Secondly, the artistic traditions of non-Western cultures gained popularity in the U.S, not only because of underlying cultural narratives about the regenerative properties of immersion in “primitive” cultures, but also an imperialist nostalgia that romanticized the supposedly unadulterated indigenous traditions of vanishing cultures. The expositions of Indian clothing shaped public perceptions and what would become popular memory of the Indian past as an authentic and unchanging relic of pre-Hispanic cultural traditions. Representations of the Maya through public expositions of their textile arts created a reductionized and romanticized version of native peoples and assigned them cultural value based on the production of their “traditional” material culture alone, which in turn was given value on how closely they resembled the stereotype.
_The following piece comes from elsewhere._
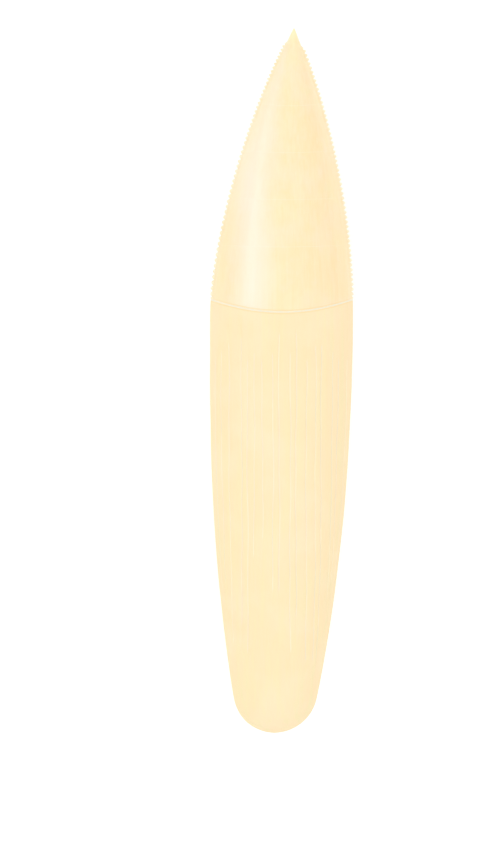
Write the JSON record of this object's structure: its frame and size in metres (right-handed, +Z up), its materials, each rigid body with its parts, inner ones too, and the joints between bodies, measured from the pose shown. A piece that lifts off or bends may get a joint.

This sanitized version of history romanticized the brutality of historical processes of domination and the forcible integration of native peoples into an expanding capitalist system.

 Finally, in Guatemala, the incipient intellectual movement later known as indigenismo drew inspiration from the U.S. craze for authentic and tangible pieces of Indian folklore, which transformed native people into folkloricized and gendered national symbols in order to render so-called uncivilized native people into mythologized foundational representations of the nation.

And that’s it! Folklorization! Shopping! Textiles! Romantic memories of an invented past!

Come visit me at the poster session! I’m going to try to bring cookies. :)

{Photo: a piece of a Guatemalan huipil from San Antonio Aguas Calientes, 2015.)